(Task directions)
Everything in the listing below from the line containing "plate's inner face" through the line containing "record = json.load(file)" should be repeated exactly; leave out every other line.
· · · · ·
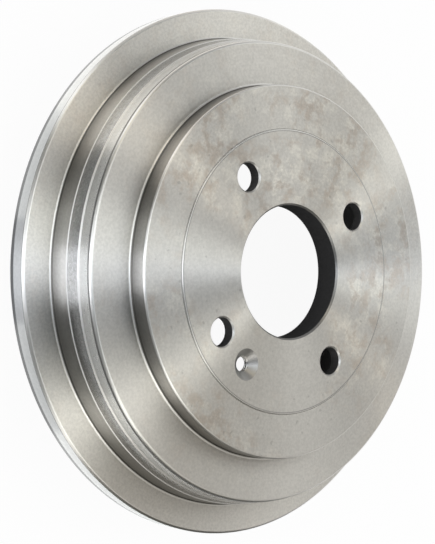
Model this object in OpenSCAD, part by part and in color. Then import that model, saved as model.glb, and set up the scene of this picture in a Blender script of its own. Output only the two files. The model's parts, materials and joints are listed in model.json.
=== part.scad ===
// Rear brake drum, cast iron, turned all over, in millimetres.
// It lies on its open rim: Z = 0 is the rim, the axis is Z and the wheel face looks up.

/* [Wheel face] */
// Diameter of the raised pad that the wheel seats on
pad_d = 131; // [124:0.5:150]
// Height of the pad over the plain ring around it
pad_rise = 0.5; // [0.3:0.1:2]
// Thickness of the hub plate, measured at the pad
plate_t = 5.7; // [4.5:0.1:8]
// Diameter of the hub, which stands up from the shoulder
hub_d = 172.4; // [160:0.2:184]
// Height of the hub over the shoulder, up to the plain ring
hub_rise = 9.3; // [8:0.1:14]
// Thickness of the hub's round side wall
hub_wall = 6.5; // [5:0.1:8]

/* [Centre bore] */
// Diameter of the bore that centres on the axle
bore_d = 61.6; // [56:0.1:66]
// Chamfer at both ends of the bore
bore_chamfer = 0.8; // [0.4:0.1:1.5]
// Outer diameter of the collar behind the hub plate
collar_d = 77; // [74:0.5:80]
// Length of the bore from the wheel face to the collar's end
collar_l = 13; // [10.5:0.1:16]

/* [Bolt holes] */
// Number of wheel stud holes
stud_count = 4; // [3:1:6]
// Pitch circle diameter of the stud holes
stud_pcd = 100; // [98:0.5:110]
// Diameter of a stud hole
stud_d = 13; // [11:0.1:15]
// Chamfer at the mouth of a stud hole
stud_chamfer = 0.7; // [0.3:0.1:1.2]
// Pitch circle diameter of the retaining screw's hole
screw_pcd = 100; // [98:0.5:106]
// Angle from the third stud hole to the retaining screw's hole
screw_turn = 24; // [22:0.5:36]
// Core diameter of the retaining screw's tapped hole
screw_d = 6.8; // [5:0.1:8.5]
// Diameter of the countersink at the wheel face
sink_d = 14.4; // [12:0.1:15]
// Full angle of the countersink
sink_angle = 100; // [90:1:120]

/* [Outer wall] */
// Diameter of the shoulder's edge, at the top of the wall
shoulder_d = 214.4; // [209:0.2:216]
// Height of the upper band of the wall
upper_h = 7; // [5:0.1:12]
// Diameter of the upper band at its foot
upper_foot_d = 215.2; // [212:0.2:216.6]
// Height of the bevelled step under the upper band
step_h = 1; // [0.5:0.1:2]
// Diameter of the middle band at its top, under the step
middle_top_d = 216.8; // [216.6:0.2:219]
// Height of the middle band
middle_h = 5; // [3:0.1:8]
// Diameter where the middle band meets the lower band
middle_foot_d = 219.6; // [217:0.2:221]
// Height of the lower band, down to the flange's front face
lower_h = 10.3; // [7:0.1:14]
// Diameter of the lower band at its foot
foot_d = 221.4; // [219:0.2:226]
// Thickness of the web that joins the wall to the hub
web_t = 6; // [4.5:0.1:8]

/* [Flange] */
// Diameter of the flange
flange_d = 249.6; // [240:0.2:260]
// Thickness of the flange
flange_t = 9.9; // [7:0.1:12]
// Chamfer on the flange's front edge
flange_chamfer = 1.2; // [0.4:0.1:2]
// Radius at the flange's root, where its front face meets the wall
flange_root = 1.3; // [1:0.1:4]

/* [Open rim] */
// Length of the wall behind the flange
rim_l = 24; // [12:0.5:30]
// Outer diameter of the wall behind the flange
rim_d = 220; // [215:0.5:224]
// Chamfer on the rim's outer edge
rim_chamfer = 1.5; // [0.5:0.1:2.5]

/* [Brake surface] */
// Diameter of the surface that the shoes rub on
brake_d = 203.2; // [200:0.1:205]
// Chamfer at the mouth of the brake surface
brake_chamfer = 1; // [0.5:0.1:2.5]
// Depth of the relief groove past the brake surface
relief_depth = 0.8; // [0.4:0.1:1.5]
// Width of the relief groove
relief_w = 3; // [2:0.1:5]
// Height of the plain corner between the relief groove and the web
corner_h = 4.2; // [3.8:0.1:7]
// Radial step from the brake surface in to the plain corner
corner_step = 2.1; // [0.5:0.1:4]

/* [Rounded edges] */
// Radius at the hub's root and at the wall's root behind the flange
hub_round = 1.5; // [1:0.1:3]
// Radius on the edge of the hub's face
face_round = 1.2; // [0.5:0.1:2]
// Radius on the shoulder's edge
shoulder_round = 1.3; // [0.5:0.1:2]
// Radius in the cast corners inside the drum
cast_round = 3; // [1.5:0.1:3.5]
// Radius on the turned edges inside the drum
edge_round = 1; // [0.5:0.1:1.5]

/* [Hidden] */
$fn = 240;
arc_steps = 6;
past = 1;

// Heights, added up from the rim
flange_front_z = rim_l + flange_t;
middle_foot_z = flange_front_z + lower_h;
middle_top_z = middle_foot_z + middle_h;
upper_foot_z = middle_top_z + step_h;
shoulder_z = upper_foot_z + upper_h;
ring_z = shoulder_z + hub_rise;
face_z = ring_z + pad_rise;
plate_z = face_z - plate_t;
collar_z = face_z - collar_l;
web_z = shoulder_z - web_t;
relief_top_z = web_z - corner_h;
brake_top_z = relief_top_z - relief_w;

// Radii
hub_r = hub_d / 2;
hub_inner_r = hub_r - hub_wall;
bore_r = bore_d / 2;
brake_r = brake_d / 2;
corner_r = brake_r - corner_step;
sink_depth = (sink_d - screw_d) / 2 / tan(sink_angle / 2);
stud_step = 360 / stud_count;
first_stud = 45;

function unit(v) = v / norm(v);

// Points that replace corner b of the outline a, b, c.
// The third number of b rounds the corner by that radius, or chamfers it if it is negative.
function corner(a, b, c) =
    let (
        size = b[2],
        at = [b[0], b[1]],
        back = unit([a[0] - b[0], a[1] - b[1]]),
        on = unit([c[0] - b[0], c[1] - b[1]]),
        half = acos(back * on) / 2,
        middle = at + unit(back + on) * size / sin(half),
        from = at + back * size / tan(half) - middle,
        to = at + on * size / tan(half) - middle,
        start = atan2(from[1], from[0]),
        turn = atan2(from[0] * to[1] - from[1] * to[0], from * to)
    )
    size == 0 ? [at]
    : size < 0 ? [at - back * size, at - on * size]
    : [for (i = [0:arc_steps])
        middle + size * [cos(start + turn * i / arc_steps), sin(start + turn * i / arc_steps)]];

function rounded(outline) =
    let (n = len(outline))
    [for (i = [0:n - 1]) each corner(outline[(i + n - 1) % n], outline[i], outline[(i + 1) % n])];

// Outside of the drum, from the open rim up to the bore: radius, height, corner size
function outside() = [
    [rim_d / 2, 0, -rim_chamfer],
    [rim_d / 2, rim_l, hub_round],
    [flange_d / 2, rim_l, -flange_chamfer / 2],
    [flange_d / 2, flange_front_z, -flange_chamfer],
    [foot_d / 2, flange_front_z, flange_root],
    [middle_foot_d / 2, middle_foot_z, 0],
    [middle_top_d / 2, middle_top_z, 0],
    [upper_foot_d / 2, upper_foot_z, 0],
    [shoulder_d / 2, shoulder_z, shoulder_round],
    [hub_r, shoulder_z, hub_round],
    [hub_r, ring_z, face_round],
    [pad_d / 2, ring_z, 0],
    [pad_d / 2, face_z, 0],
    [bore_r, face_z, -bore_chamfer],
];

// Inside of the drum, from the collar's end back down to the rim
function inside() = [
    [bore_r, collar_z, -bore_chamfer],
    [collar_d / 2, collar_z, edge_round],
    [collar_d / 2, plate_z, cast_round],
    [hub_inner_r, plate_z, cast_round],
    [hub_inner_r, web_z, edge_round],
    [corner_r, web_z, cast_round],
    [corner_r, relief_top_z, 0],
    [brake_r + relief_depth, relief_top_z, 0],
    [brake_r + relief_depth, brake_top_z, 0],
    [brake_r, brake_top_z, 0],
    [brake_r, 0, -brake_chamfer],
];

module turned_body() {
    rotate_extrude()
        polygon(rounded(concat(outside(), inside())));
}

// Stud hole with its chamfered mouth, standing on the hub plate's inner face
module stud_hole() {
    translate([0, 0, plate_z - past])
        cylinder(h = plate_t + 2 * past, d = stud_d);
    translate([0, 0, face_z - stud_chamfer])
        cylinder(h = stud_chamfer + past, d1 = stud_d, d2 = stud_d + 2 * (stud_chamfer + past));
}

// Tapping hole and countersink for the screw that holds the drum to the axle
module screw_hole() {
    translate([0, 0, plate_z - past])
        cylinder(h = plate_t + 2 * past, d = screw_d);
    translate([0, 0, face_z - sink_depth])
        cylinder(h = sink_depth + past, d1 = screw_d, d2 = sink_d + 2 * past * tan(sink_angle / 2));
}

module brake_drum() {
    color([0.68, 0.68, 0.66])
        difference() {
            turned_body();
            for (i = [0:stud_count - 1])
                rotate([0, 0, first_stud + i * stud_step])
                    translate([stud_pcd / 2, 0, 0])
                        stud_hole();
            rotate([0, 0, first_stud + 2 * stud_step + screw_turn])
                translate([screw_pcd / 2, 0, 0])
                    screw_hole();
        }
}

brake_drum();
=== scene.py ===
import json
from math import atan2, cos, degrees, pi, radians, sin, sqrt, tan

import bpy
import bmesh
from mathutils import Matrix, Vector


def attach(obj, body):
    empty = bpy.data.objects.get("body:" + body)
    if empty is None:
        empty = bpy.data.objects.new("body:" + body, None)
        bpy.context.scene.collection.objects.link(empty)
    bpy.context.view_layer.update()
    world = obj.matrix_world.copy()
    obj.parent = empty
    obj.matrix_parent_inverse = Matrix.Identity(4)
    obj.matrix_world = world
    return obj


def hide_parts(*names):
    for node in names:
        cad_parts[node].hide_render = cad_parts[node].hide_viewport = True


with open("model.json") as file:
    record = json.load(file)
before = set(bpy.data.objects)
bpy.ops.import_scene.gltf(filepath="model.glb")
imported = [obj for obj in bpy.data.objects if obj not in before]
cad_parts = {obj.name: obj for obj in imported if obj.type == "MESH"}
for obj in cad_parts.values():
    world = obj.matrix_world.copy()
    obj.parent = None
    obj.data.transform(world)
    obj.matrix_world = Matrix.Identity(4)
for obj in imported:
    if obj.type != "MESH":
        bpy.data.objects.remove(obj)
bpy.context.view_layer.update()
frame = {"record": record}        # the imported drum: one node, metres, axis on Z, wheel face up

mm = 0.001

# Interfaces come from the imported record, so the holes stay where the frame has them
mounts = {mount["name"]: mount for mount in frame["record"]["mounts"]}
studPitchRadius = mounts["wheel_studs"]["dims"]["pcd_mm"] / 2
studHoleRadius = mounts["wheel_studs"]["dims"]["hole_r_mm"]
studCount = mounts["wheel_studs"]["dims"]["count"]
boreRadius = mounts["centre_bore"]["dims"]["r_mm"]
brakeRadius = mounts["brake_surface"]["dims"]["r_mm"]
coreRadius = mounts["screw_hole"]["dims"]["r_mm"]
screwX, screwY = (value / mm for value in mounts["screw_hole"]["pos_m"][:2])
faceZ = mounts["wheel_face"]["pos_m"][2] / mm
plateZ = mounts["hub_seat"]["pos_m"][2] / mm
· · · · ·
(Written solution)
// Stud hole with its chamfered mouth, standing on the hub plate's inner face
module stud_hole() {
    translate([0, 0, plate_z - past])
        cylinder(h = plate_t + 2 * past, d = stud_d);
    translate([0, 0, face_z - stud_chamfer])
        cylinder(h = stud_chamfer + past, d1 = stud_d, d2 = stud_d + 2 * (stud_chamfer + past));
}

// Tapping hole and countersink for the screw that holds the drum to the axle
module screw_hole() {
    translate([0, 0, plate_z - past])
        cylinder(h = plate_t + 2 * past, d = screw_d);
    translate([0, 0, face_z - sink_depth])
        cylinder(h = sink_depth + past, d1 = screw_d, d2 = sink_d + 2 * past * tan(sink_angle / 2));
}

module brake_drum() {
    color([0.68, 0.68, 0.66])
        difference() {
            turned_body();
            for (i = [0:stud_count - 1])
                rotate([0, 0, first_stud + i * stud_step])
                    translate([stud_pcd / 2, 0, 0])
                        stud_hole();
            rotate([0, 0, first_stud + 2 * stud_step + screw_turn])
                translate([screw_pcd / 2, 0, 0])
                    screw_hole();
        }
}

brake_drum();
=== scene.py ===
import json
from math import atan2, cos, degrees, pi, radians, sin, sqrt, tan

import bpy
import bmesh
from mathutils import Matrix, Vector


def attach(obj, body):
    empty = bpy.data.objects.get("body:" + body)
    if empty is None:
        empty = bpy.data.objects.new("body:" + body, None)
        bpy.context.scene.collection.objects.link(empty)
    bpy.context.view_layer.update()
    world = obj.matrix_world.copy()
    obj.parent = empty
    obj.matrix_parent_inverse = Matrix.Identity(4)
    obj.matrix_world = world
    return obj


def hide_parts(*names):
    for node in names:
        cad_parts[node].hide_render = cad_parts[node].hide_viewport = True


with open("model.json") as file:
    record = json.load(file)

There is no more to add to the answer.